Ankara 10. Asliye Hukuk Mahkemesi’nin birleşen  2010/41 esas sayılı dosyası kiracılığın tespitine ilişkin olup, tespit kararları kesinleşmeden infaz edilemeyeceğinden, icra mahkemesinin birleşen bu dava yönünden hükmedilen vekalet ücretine yönelik takibi iptal etmesi sonucu itibariyle doğrudur. Ancak  Ankara 10. Asliye Hukuk Mahkemesi’nin birleşen  2010/42 esas sayılı dosyası maddi ve manevi tazminat istemine yönelik olup, bu davanın reddi nedeniyle hükmedilen vekalet ücretinin ilam kesinleşmeden takibe konulmasında bir usulsüzlük bulunmamaktadır.

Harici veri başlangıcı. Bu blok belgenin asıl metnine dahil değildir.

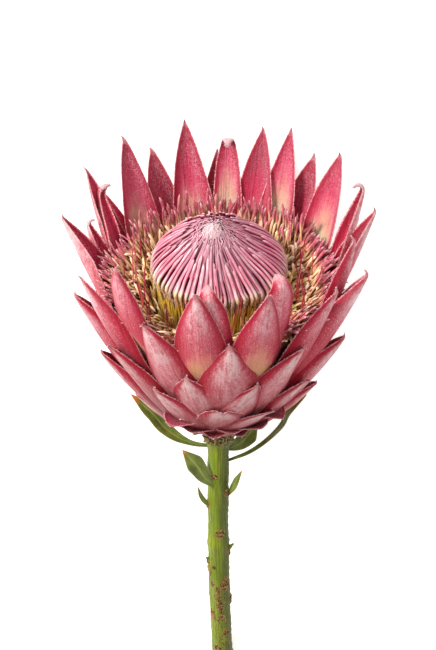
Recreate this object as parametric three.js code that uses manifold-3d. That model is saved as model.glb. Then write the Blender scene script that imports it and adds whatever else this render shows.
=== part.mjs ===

Öte yandan, HUMK’nun 443/4.maddesi gereğince gayrimenkule ve buna ilişkin ayni haklara dair hükümler kesinleşmedikçe icra edilemez. Bu nedenle aynı ilamda yazılı eklentilerin de infazının istenebilmesi için ilamın kesinleşmesi zorunludur. Buna karşılık, gayrimenkulün aynına ilişkin olmayan (gayrimenkul üzerindeki kişisel haklara ilişkin olan) ilamların icraya konulabilmesi için bunların kesinleşmelerine gerek yoktur. Yani, bu ilamlar kesinleşmeden icraya konulabilir (Prof.Dr.Baki Kuru, İcra ve İflas Hukuku) Somut olayda, asıl davada, taşınmazın alacaklı tarafından daha önce borçluya kiraya verildiği, kira sözleşmesinin varlığını devam ettirmesine rağmen, alacaklı tarafından akde aykırı olarak, kiralanan bir kısım yerleri ve ağaçları kaldırarak kiralanana müdahale ettiği gerekçesi ile davalının müdahalesinin men’ine hükmedilmesi talep edilmiş olup, taşınmazın aynı ihtilaflı olmadığından, bir diğer ifadeyle taraflar arasında mülkiyet uyuşmazlığı bulunmadığından ilamın infazı için kesinleşmesi gerekmez. O halde mahkemece Ankara 10. Asliye Hukuk Mahkemesi’nin birleşen  2010/42 esas sayılı dosyası yönünden şikayetin reddine karar verilmesi gerekirken yazılı şekilde hüküm tesisi isabetsizdir.  
SONUÇ :Alacaklının temyiz itirazlarının kısmen kabulü ile mahkeme kararının yukarıda yazılı nedenlerle İİK.366. ve HUMK.428. maddeleri uyarınca (BOZULMASINA), 13/12/2011 gününde oybirliğiyle karar verildi.